Título: Rainhas do lar e damas de ferro
Autor: Samantha Lima e Julia Ribeiro
Fonte: Jornal do Brasil, 25/02/2005, Economia, p. A18

Com divórcio em alta, percentual de mulheres à frente da família cresce 30% em dez anos

A dupla jornada deixa de ser, aos poucos, a grande preocupação das mulheres que integram o mercado de trabalho. Além de conciliar as obrigações profissionais com os afazeres domésticos, um número maior delas tem sobre as costas, ainda, a responsabilidade pela família. A Síntese dos Indicadores Sociais do IBGE mostra que, entre 1993 e 2003, aumentou de 22,3% para 28,8% (alta aproximada de 30%) o número de famílias que têm como referência a figura feminina, que hoje somam 15,2 milhões de núcleos.

O dado seria apenas um indicador da tendência das famílias, reforçada pelas conquistas das mulheres, inclusive a do direito de se divorciar - o índice de divórcios passou de 1,1 para 1,3 por mil pessoas em dez anos. No entanto, o orçamento desses núcleos reflete a desigualdade do mercado de trabalho com o segmento feminino. O salário delas é 30% menor, embora tenham um ano a mais de estudo do que os homens. O resultado é que 31,2% das famílias com chefes mulheres sem cônjuge possuem renda per capita inferior a meio salário mínimo, contra 24,6%, na média nacional.

A doméstica Maria Cristina Ananias, de 44 anos, é financeiramente responsável pela família desde a separação, quando passou a pagar sozinha R$ 220 de aluguel e R$ 200 de contas, além de gasto médio de R$ 300 com a filia Ana Paula, de oito anos.

- Uma mulher separada acaba arcando com a criação dos filhos. Todo meu salário vai para o pagamento de contas - disse.

A secretária Cirley Freitas, de 42, também paga sozinha as despesas familiares. Viúva, ela ganha uma pensão do INSS que ajuda a fechar as contas no final do mês. Ela destaca que, entre as despesas mais altas, está a mensalidade da faculdade da filha, de R$ 1 mil. Também pesam as contas de condomínio e casa de veraneio.

- Incentivo minha filha a construir um futuro profissional sólido. Marido não é emprego - brinca.

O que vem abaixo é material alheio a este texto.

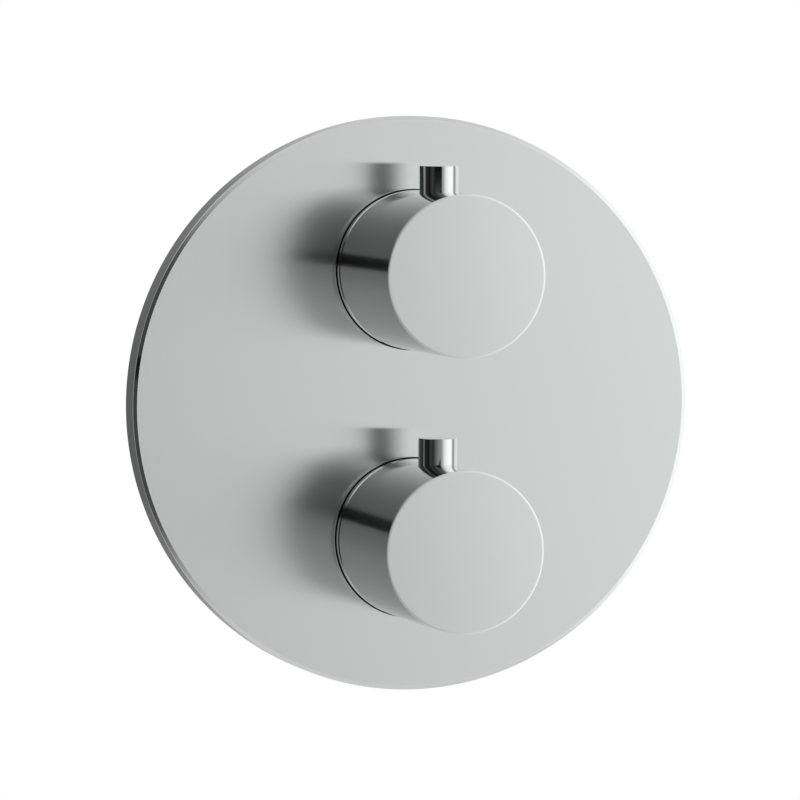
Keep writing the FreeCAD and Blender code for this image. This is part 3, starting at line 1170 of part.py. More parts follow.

Embora presente em todos os níveis sociais, o comando da família nas mãos da mulher é bem mais comum nas classes mais baixas, segundo a economista Maria Beatriz David, da Universidade do Estado do Rio de Janeiro.

- Nesses segmentos existe um número elevado de mães adolescentes e de mulheres abandonadas pelos maridos. Elas são compelidas a aceitarem empregos mesmo com baixos salários, para poderem manter a família - explica.

A pesquisa mostra que, embora mais dedicadas ao estudo, elas continuam longe do nível salarial dos homens. Das ocupadas, 39,1% possuem mais de 11 anos de estudo, contra 28,3% deles. A resposta do mercado a esse maior preparo é um salário que corresponde a apenas 58,6% da média masculina. Quase metade das trabalhadoras (49%) ganha um salário mínimo; entre eles, não chega a um terço.

- Essa é uma característica cultural e presente em todos os países. A solução é a discriminação positiva, com criação de cotas para mulheres em cargos de comando de empresas e serviços públicos, mas ressalto que isso deve ser feito com profissionais de qualidade - defende Beatriz.

As famílias compostas por um casal que tem mulher como chefe passaram a representar apenas 4,8% em 2003, contra 11,5% no ano anterior. O patamar atingido é quase o mesmo de 1993, quando equivalia a 4% dos núcleos. A Síntese aponta como possível causa uma maior inserção do homem no mercado de trabalho no período.